Begum: What is driving value in firms?
The traditional metrics and models used to calculate partners’ pay are coming under mounting pressure from the rise of artificial intelligence (AI) and private equity (PE), according to the Professional Practices Alliance.
These twin pressures are having a significant impact on how firms are re-working their financial models – from how to measure performance to what partners should earn.
The PPA is a collaboration between the London-based law firm CM Murray, partner remuneration specialist David Shufflebotham from PEP.Up Consulting, and law firm management consultant Robert Millard from the Cambridge Strategy Group.
A webinar last week heard how, to date, the only lawyers seen to have suffered from the rise of AI have been those at the junior end, with technology taking over the routine tasks they handled.
But AI is making it increasingly difficult for partners to demonstrate and justify their salary expectations, or for firms to work out who or what is generating profits.
Zulon Begum, a partner at CM Murray, said: “We’re seeing a shift driven by the twin forces of AI and external capital in the market, in slightly different ways.
“With AI and technology, we are seeing a shift in what actually drives value in firms. Traditionally compensation systems have been aligned to input. As firms increasingly adopt technology and AI, the value increasingly sits in other areas.
“Many compensation systems have not yet caught up with that shift in how pricing is changing in firms because of the use of AI, and how value is being delivered.”
Ms Begum said firms faced “a real risk of misalignment” by investing in AI to drive efficiencies and boost profits, whilst maintaining an old compensation system based on billable hours, that is rapidly being eroded by AI.
Mr Millard agreed: “We know that we have to adopt these new tools, but we’re still measuring largely on output and billable hours. Not only is compensation but the whole firm is hardwired around that.

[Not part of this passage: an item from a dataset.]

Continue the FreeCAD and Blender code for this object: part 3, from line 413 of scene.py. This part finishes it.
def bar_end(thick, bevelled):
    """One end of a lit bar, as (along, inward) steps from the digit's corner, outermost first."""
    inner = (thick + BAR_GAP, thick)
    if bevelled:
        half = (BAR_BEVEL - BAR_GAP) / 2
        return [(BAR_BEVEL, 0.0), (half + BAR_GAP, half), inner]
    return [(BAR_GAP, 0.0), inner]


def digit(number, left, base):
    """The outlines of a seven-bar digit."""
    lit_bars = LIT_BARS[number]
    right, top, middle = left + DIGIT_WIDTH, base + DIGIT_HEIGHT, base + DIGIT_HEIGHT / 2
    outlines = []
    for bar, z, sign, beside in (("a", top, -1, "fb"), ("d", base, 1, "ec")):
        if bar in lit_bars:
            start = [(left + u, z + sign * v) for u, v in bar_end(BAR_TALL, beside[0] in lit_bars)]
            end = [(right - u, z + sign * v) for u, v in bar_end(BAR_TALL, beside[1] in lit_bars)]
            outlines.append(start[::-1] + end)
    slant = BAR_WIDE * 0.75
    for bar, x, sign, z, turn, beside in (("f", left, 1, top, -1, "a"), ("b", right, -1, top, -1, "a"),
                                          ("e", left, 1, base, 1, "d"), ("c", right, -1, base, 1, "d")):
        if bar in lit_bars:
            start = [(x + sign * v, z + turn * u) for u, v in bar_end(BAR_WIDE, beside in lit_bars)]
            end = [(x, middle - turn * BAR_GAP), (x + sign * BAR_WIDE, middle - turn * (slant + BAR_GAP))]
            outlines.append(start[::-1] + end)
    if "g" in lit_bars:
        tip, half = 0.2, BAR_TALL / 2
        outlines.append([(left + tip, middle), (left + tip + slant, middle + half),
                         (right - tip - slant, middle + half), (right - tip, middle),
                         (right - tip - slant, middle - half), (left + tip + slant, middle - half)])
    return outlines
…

“And that status quo is protected by the most senior, most valuable, partners. If we switch away from those metrics, what is the unit of account that we should use? Where does profit actually come from?”
AI is also disrupting the traditional ways of setting and measuring key performance indicators, because of the shift in who or what is actually driving value in firms.
And when meetings take place, AI has been used to try to influence outcomes, for and against partners.
Mr Shufflebotham said: “We’ve had partners coming along to meetings with their own version, generated via AI, of the numbers from the practice management system.
“We used to stick to one version of the truth, in a world which was reliant on the chief financial officer. You can now get into a situation where you are being exposed to multiple ideas of what the figures could be telling us.”
AI is also changing the quality of notetaking at meetings, which partners may need to rely on if they want to challenge their salary, or their terms for exiting the firm.
Corrine Staves, a partner at CM Murray, said: “A lot of committees or internal meetings within firms will use AI as a tool for keeping notes.
“In my view, the HR professional or a partnership secretary will, from experience, know the way that things ought to be recorded, in a way that reflects the real heart of the decisions made around remuneration. They might not get that level of sophistication and nuance from an AI transcription.”
The speakers advsied partners to set very detailed criteria for their performance and pay, and to keep their own documentary evidence of this.
Ms Begum said PE, meanwhile, was linking partner pay to financial targets, more than traditional balanced scorecards, which – as with AI – was changing how firms evaluated performance and pay.
She said: “When you take the two forces together, AI and PE are both moving funds away from traditional partnership models.
“We’re probably going to see a greater erosion of locksteps, much focus on individual contribution, not necessarily based on billable hours anymore, but actual revenue contribution and profitability – moving away from a trust based system in a traditional partnership towards something that’s much more structured and performance managed.
“That’s quite a significant cultural change for many firms.”